AIM OF THE EXERCISE —
Without omitting anything, return the records precisely as given.

## begin AVAILABLE RECORDS

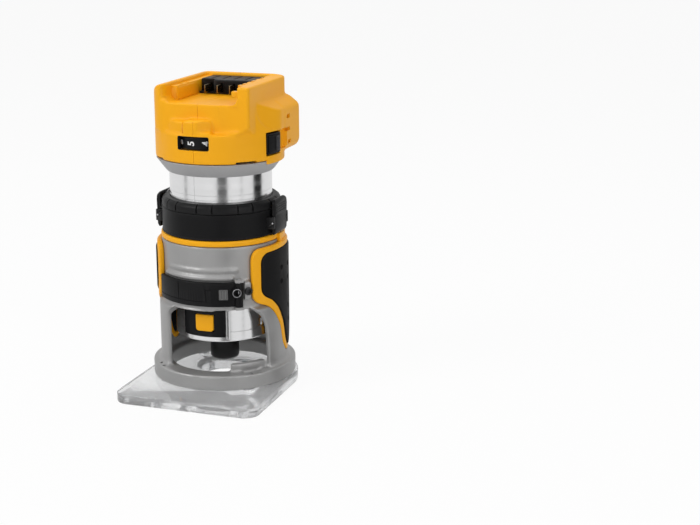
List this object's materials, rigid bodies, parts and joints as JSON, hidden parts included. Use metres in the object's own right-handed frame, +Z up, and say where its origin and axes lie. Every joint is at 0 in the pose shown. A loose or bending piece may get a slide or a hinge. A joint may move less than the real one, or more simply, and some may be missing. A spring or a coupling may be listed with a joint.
{
  "type": "trim router",
  "caption": "Compact cordless trim router: motor unit sliding in a clamped fixed base on a clear D-shaped plate.",
  "frame": {"origin": "centre of the bounding box on the underside of the clear sub-base plate", "axes": "+Z up along the spindle, -Y to the tool's front with the window, the lock button and the dial, +X to its right side with the power switch; the spindle axis stands at x 0, y +0.010745"},
  "size_m": [0.1016, 0.1232, 0.2087],
  "materials": {
    "yellow_plastic": "satin moulded",
    "black_plastic": "fine texture",
    "grip_rubber": "matte, ribbed",
    "cast_aluminium": "cast, painted silver",
    "turned_aluminium": "turned bright",
    "clear_acrylic": "clear polished plastic",
    "zinc_steel": "zinc plated",
    "black_steel": "black oxide",
    "grey_plastic": "satin",
    "copper_winding": "enamelled wire",
    "potted_board": "potted",
    "lens_clear": "clear",
    "contact_brass": "plated"
  },
  "bodies": {
    "base": {"base_casting": "cast_aluminium", "base_trim": "yellow_plastic", "clamp_bolt": "black_steel", "grip_left": "grip_rubber", "grip_right": "grip_rubber", "lever_pin": "zinc_steel", "release_collar": "black_plastic", "release_pin_left": "zinc_steel", "release_pin_right": "zinc_steel", "sub_base": "clear_acrylic", "sub_base_screw_1": "zinc_steel", "sub_base_screw_2": "zinc_steel", "sub_base_screw_3": "zinc_steel", "sub_base_screw_4": "zinc_steel"},
    "motor": {"bearing_lower": "zinc_steel", "bearing_upper": "zinc_steel", "contact_blade_1": "contact_brass", "contact_blade_2": "contact_brass", "contact_blade_3": "contact_brass", "contact_blade_4": "contact_brass", "controller_board": "potted_board", "head_flange": "grey_plastic", "head_screw_1": "zinc_steel", "head_screw_2": "zinc_steel", "head_screw_3": "zinc_steel", "head_screw_4": "zinc_steel", "head_shell_left": "yellow_plastic", "head_shell_right": "yellow_plastic", "led_lens_1": "lens_clear", "led_lens_2": "lens_clear", "led_lens_3": "lens_clear", "lock_panel": "black_plastic", "motor_can": "turned_aluminium", "nose_housing": "turned_aluminium", "speed_sensor": "grey_plastic", "stator_core": "zinc_steel", "switch_bezel": "black_plastic", "terminal_block": "black_plastic", "winding_lower": "copper_winding", "winding_upper": "copper_winding"},
    "clamp_lever": {"clamp_lever": "black_plastic"},
    "depth_ring": {"depth_ring": "black_plastic"},
    "release_tab_right": {"release_tab_right": "black_plastic"},
    "release_tab_left": {"release_tab_left": "black_plastic"},
    "spindle": {"spindle_shaft": "zinc_steel", "rotor": "zinc_steel", "fan": "black_plastic", "collet": "zinc_steel", "collet_nut": "black_steel"},
    "spindle_lock_button": {"spindle_lock_button": "yellow_plastic"},
    "speed_dial": {"speed_dial": "black_plastic"},
    "power_switch": {"power_switch": "black_plastic"}
  },
  "joints": [
    {"name": "depth_slide", "type": "slide", "parent": "base", "child": "motor", "axis": [0, 0, 1], "range_m": [-0.01, 0.024]},
    {"name": "depth_ring_turn", "type": "hinge", "parent": "base", "child": "depth_ring", "pos_m": [0, 0.01074, 0.128], "axis": [0, 0, 1], "range_deg": [-142.73, 341.16]},
    {"name": "clamp_lever_swing", "type": "hinge", "parent": "base", "child": "clamp_lever", "pos_m": [0.02666, -0.02464, 0.0718], "axis": [0, 0, 1], "range_deg": [0, 90]},
    {"name": "release_tab_right_press", "type": "hinge", "parent": "base", "child": "release_tab_right", "pos_m": [0.042, 0.01074, 0.1162], "axis": [0, -1, 0], "range_deg": [0, 2.5], "stiffness_Nm_per_rad": 0.3},
    {"name": "release_tab_left_press", "type": "hinge", "parent": "base", "child": "release_tab_left", "pos_m": [-0.042, 0.01074, 0.1162], "axis": [0, 1, 0], "range_deg": [0, 2.5], "stiffness_Nm_per_rad": 0.3},
    {"name": "spindle_spin", "type": "hinge", "parent": "motor", "child": "spindle", "pos_m": [0, 0.01074, 0.1], "axis": [0, 0, 1], "continuous": true},
    {"name": "spindle_lock_press", "type": "slide", "parent": "motor", "child": "spindle_lock_button", "axis": [0, 1, 0], "range_m": [0, 0.003], "stiffness_N_per_m": 300},
    {"name": "speed_dial_turn", "type": "hinge", "parent": "motor", "child": "speed_dial", "pos_m": [0, -0.01716, 0.1723], "axis": [0, 0, 1], "range_deg": [-70, 140]},
    {"name": "power_switch_rock", "type": "hinge", "parent": "motor", "child": "power_switch", "pos_m": [0.04123, 0.00273, 0.1695], "axis": [0, 0, 1], "range_deg": [0, 8]}
  ],
  "couplings": [
    {"joint": "depth_ring_turn", "follows": "depth_slide", "rad_per_m": 247.37}
  ]
}
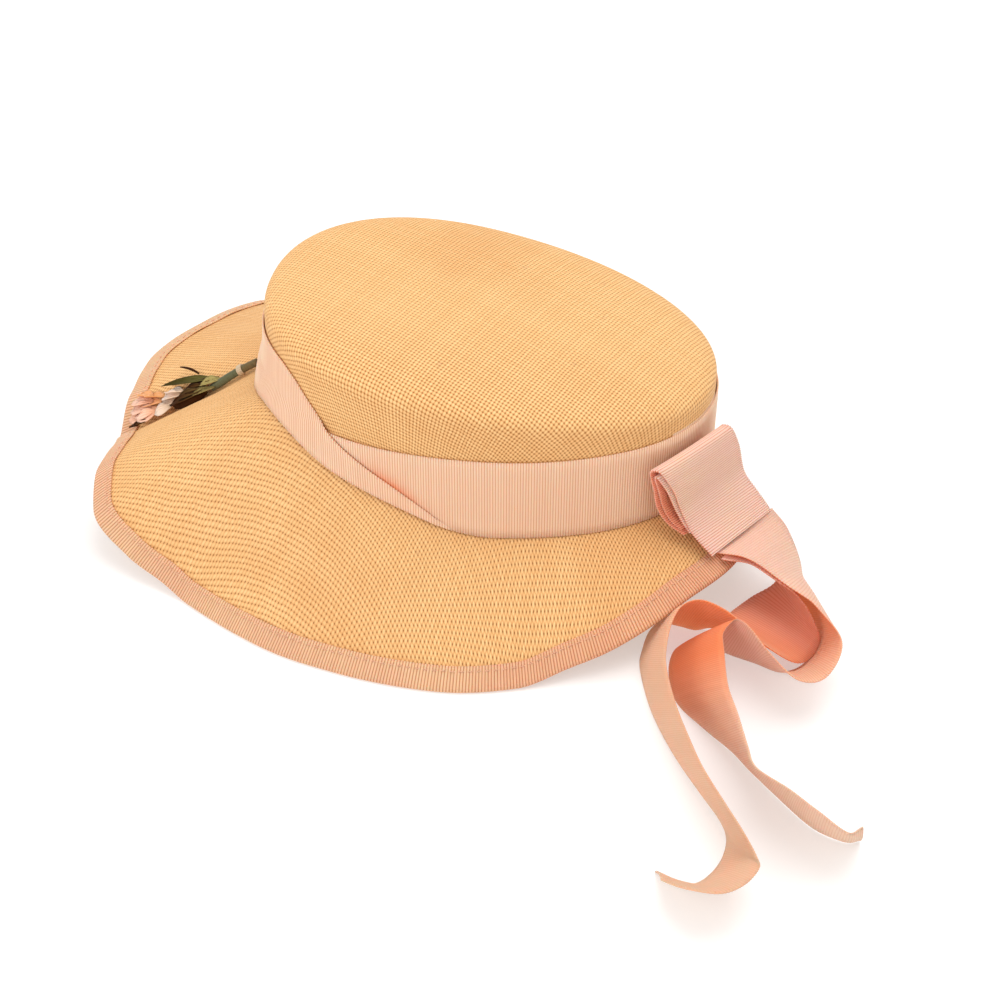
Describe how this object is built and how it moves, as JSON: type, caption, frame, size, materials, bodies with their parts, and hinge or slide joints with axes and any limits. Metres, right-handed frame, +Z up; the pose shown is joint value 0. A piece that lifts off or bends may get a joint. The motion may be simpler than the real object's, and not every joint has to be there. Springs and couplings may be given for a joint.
{
  "type": "straw hat",
  "caption": "Lady's straw hat with a low oval crown, a wide drooping brim, a pink corded ribbon band with a bow and long streamers, and a small spray of cloth flowers.",
  "frame": {"origin": "middle of the bottom of the bounding box, on the surface that the hat rests on", "axes": "+X toward the wearer's left, where the streamers run; +Y toward the back, where the bow is; +Z up"},
  "size_m": [0.3455, 0.3512, 0.1192],
  "materials": {
    "straw": "matt open-weave straw cloth",
    "ribbon": "matt corded ribbon with a faint sheen",
    "binding": "matt corded ribbon, a little darker",
    "stem_green": "matt cloth-wrapped wire",
    "thread": "matt thread",
    "leaf_green": "matt cloth",
    "leaf_brown": "matt cloth",
    "petal_white": "matt cloth",
    "petal_pink": "matt cloth"
  },
  "bodies": {
    "root": {"crown": "straw", "brim": "straw", "brim_binding": "binding", "crown_band": "ribbon", "band_overlap": "ribbon", "band_end": "ribbon", "bow_outer": "ribbon", "bow_inner": "ribbon", "streamer_one": "ribbon", "streamer_two": "ribbon", "flower_stem": "stem_green", "stem_tie": "thread", "flower_calyx": "leaf_brown", "leaf_long": "leaf_green", "leaf_short": "leaf_brown", "flower_sprig": "leaf_brown", "petals_white": "petal_white", "petals_pink": "petal_pink", "flower_sepals": "leaf_brown"}
  },
  "joints": []
}
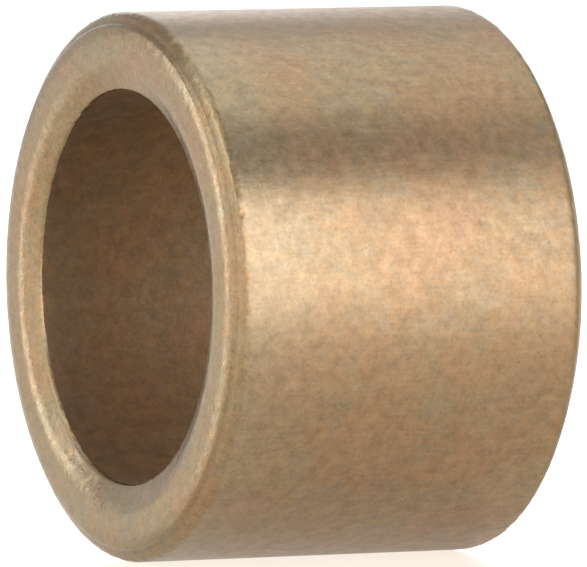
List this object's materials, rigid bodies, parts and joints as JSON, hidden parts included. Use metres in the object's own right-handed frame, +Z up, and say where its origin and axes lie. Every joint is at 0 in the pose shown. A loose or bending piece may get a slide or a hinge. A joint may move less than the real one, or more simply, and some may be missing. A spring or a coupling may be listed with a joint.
{
  "type": "sleeve bushing",
  "caption": "Plain sintered bronze sleeve bushing: a short thick-walled tube with chamfered ends and a shallow lead-in to the bore.",
  "frame": {"origin": "on the bore's axis, halfway along the bushing's length", "axes": "+X along the bore's axis, +Z up with the bushing lying on its side; the two ends are alike"},
  "size_m": [0.0158, 0.0222, 0.0222],
  "materials": {
    "sintered_bronze": "sized sintered bronze, satin with fine open pores and a thin oil film"
  },
  "bodies": {
    "root": {"sleeve_bushing": "sintered_bronze"}
  },
  "joints": []
}
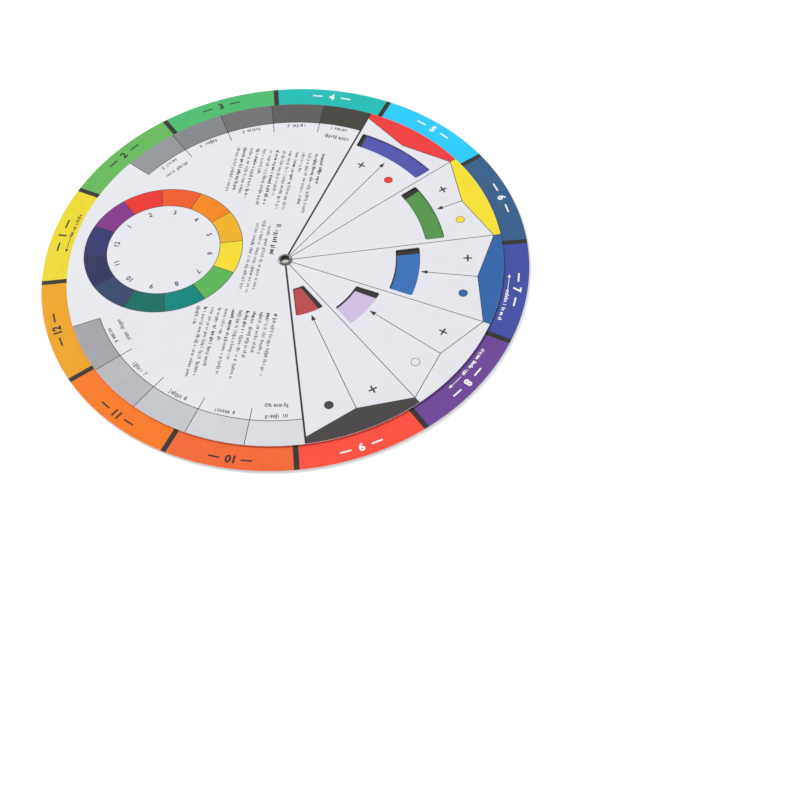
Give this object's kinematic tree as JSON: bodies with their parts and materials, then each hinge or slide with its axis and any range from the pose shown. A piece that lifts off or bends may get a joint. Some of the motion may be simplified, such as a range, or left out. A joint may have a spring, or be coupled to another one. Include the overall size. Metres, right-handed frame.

## end AVAILABLE RECORDS

FINISHED TASK —
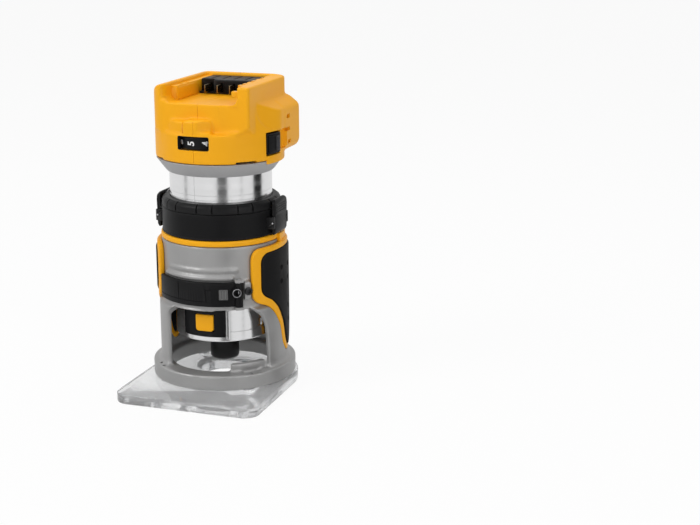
List this object's materials, rigid bodies, parts and joints as JSON, hidden parts included. Use metres in the object's own right-handed frame, +Z up, and say where its origin and axes lie. Every joint is at 0 in the pose shown. A loose or bending piece may get a slide or a hinge. A joint may move less than the real one, or more simply, and some may be missing. A spring or a coupling may be listed with a joint.
{
  "type": "trim router",
  "caption": "Compact cordless trim router: motor unit sliding in a clamped fixed base on a clear D-shaped plate.",
  "frame": {"origin": "centre of the bounding box on the underside of the clear sub-base plate", "axes": "+Z up along the spindle, -Y to the tool's front with the window, the lock button and the dial, +X to its right side with the power switch; the spindle axis stands at x 0, y +0.010745"},
  "size_m": [0.1016, 0.1232, 0.2087],
  "materials": {
    "yellow_plastic": "satin moulded",
    "black_plastic": "fine texture",
    "grip_rubber": "matte, ribbed",
    "cast_aluminium": "cast, painted silver",
    "turned_aluminium": "turned bright",
    "clear_acrylic": "clear polished plastic",
    "zinc_steel": "zinc plated",
    "black_steel": "black oxide",
    "grey_plastic": "satin",
    "copper_winding": "enamelled wire",
    "potted_board": "potted",
    "lens_clear": "clear",
    "contact_brass": "plated"
  },
  "bodies": {
    "base": {"base_casting": "cast_aluminium", "base_trim": "yellow_plastic", "clamp_bolt": "black_steel", "grip_left": "grip_rubber", "grip_right": "grip_rubber", "lever_pin": "zinc_steel", "release_collar": "black_plastic", "release_pin_left": "zinc_steel", "release_pin_right": "zinc_steel", "sub_base": "clear_acrylic", "sub_base_screw_1": "zinc_steel", "sub_base_screw_2": "zinc_steel", "sub_base_screw_3": "zinc_steel", "sub_base_screw_4": "zinc_steel"},
    "motor": {"bearing_lower": "zinc_steel", "bearing_upper": "zinc_steel", "contact_blade_1": "contact_brass", "contact_blade_2": "contact_brass", "contact_blade_3": "contact_brass", "contact_blade_4": "contact_brass", "controller_board": "potted_board", "head_flange": "grey_plastic", "head_screw_1": "zinc_steel", "head_screw_2": "zinc_steel", "head_screw_3": "zinc_steel", "head_screw_4": "zinc_steel", "head_shell_left": "yellow_plastic", "head_shell_right": "yellow_plastic", "led_lens_1": "lens_clear", "led_lens_2": "lens_clear", "led_lens_3": "lens_clear", "lock_panel": "black_plastic", "motor_can": "turned_aluminium", "nose_housing": "turned_aluminium", "speed_sensor": "grey_plastic", "stator_core": "zinc_steel", "switch_bezel": "black_plastic", "terminal_block": "black_plastic", "winding_lower": "copper_winding", "winding_upper": "copper_winding"},
    "clamp_lever": {"clamp_lever": "black_plastic"},
    "depth_ring": {"depth_ring": "black_plastic"},
    "release_tab_right": {"release_tab_right": "black_plastic"},
    "release_tab_left": {"release_tab_left": "black_plastic"},
    "spindle": {"spindle_shaft": "zinc_steel", "rotor": "zinc_steel", "fan": "black_plastic", "collet": "zinc_steel", "collet_nut": "black_steel"},
    "spindle_lock_button": {"spindle_lock_button": "yellow_plastic"},
    "speed_dial": {"speed_dial": "black_plastic"},
    "power_switch": {"power_switch": "black_plastic"}
  },
  "joints": [
    {"name": "depth_slide", "type": "slide", "parent": "base", "child": "motor", "axis": [0, 0, 1], "range_m": [-0.01, 0.024]},
    {"name": "depth_ring_turn", "type": "hinge", "parent": "base", "child": "depth_ring", "pos_m": [0, 0.01074, 0.128], "axis": [0, 0, 1], "range_deg": [-142.73, 341.16]},
    {"name": "clamp_lever_swing", "type": "hinge", "parent": "base", "child": "clamp_lever", "pos_m": [0.02666, -0.02464, 0.0718], "axis": [0, 0, 1], "range_deg": [0, 90]},
    {"name": "release_tab_right_press", "type": "hinge", "parent": "base", "child": "release_tab_right", "pos_m": [0.042, 0.01074, 0.1162], "axis": [0, -1, 0], "range_deg": [0, 2.5], "stiffness_Nm_per_rad": 0.3},
    {"name": "release_tab_left_press", "type": "hinge", "parent": "base", "child": "release_tab_left", "pos_m": [-0.042, 0.01074, 0.1162], "axis": [0, 1, 0], "range_deg": [0, 2.5], "stiffness_Nm_per_rad": 0.3},
    {"name": "spindle_spin", "type": "hinge", "parent": "motor", "child": "spindle", "pos_m": [0, 0.01074, 0.1], "axis": [0, 0, 1], "continuous": true},
    {"name": "spindle_lock_press", "type": "slide", "parent": "motor", "child": "spindle_lock_button", "axis": [0, 1, 0], "range_m": [0, 0.003], "stiffness_N_per_m": 300},
    {"name": "speed_dial_turn", "type": "hinge", "parent": "motor", "child": "speed_dial", "pos_m": [0, -0.01716, 0.1723], "axis": [0, 0, 1], "range_deg": [-70, 140]},
    {"name": "power_switch_rock", "type": "hinge", "parent": "motor", "child": "power_switch", "pos_m": [0.04123, 0.00273, 0.1695], "axis": [0, 0, 1], "range_deg": [0, 8]}
  ],
  "couplings": [
    {"joint": "depth_ring_turn", "follows": "depth_slide", "rad_per_m": 247.37}
  ]
}
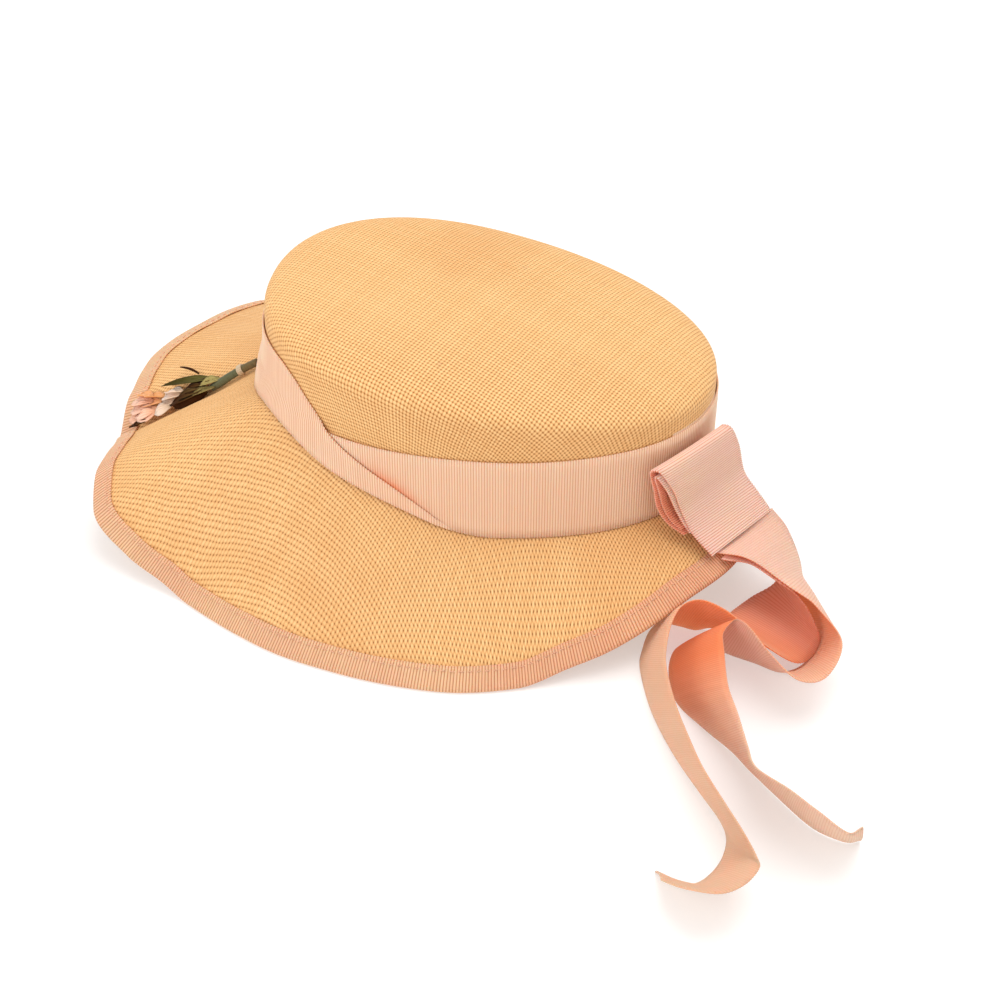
Describe how this object is built and how it moves, as JSON: type, caption, frame, size, materials, bodies with their parts, and hinge or slide joints with axes and any limits. Metres, right-handed frame, +Z up; the pose shown is joint value 0. A piece that lifts off or bends may get a joint. The motion may be simpler than the real object's, and not every joint has to be there. Springs and couplings may be given for a joint.
{
  "type": "straw hat",
  "caption": "Lady's straw hat with a low oval crown, a wide drooping brim, a pink corded ribbon band with a bow and long streamers, and a small spray of cloth flowers.",
  "frame": {"origin": "middle of the bottom of the bounding box, on the surface that the hat rests on", "axes": "+X toward the wearer's left, where the streamers run; +Y toward the back, where the bow is; +Z up"},
  "size_m": [0.3455, 0.3512, 0.1192],
  "materials": {
    "straw": "matt open-weave straw cloth",
    "ribbon": "matt corded ribbon with a faint sheen",
    "binding": "matt corded ribbon, a little darker",
    "stem_green": "matt cloth-wrapped wire",
    "thread": "matt thread",
    "leaf_green": "matt cloth",
    "leaf_brown": "matt cloth",
    "petal_white": "matt cloth",
    "petal_pink": "matt cloth"
  },
  "bodies": {
    "root": {"crown": "straw", "brim": "straw", "brim_binding": "binding", "crown_band": "ribbon", "band_overlap": "ribbon", "band_end": "ribbon", "bow_outer": "ribbon", "bow_inner": "ribbon", "streamer_one": "ribbon", "streamer_two": "ribbon", "flower_stem": "stem_green", "stem_tie": "thread", "flower_calyx": "leaf_brown", "leaf_long": "leaf_green", "leaf_short": "leaf_brown", "flower_sprig": "leaf_brown", "petals_white": "petal_white", "petals_pink": "petal_pink", "flower_sepals": "leaf_brown"}
  },
  "joints": []
}
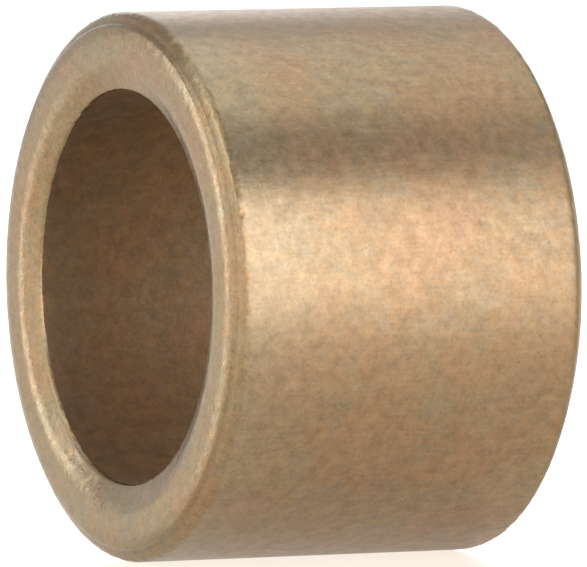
List this object's materials, rigid bodies, parts and joints as JSON, hidden parts included. Use metres in the object's own right-handed frame, +Z up, and say where its origin and axes lie. Every joint is at 0 in the pose shown. A loose or bending piece may get a slide or a hinge. A joint may move less than the real one, or more simply, and some may be missing. A spring or a coupling may be listed with a joint.
{
  "type": "sleeve bushing",
  "caption": "Plain sintered bronze sleeve bushing: a short thick-walled tube with chamfered ends and a shallow lead-in to the bore.",
  "frame": {"origin": "on the bore's axis, halfway along the bushing's length", "axes": "+X along the bore's axis, +Z up with the bushing lying on its side; the two ends are alike"},
  "size_m": [0.0158, 0.0222, 0.0222],
  "materials": {
    "sintered_bronze": "sized sintered bronze, satin with fine open pores and a thin oil film"
  },
  "bodies": {
    "root": {"sleeve_bushing": "sintered_bronze"}
  },
  "joints": []
}
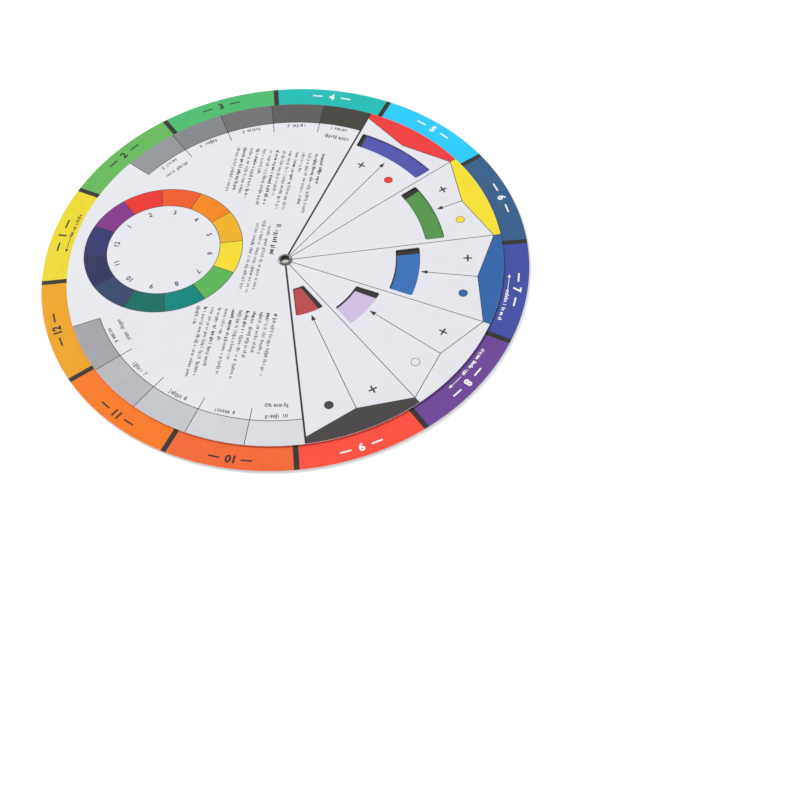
Give this object's kinematic tree as JSON: bodies with their parts and materials, then each hinge or slide with its axis and any range from the pose shown. A piece that lifts off or bends may get a joint. Some of the motion may be simplified, such as a range, or left out. A joint may have a spring, or be coupled to another one. Include the overall size. Metres, right-handed frame.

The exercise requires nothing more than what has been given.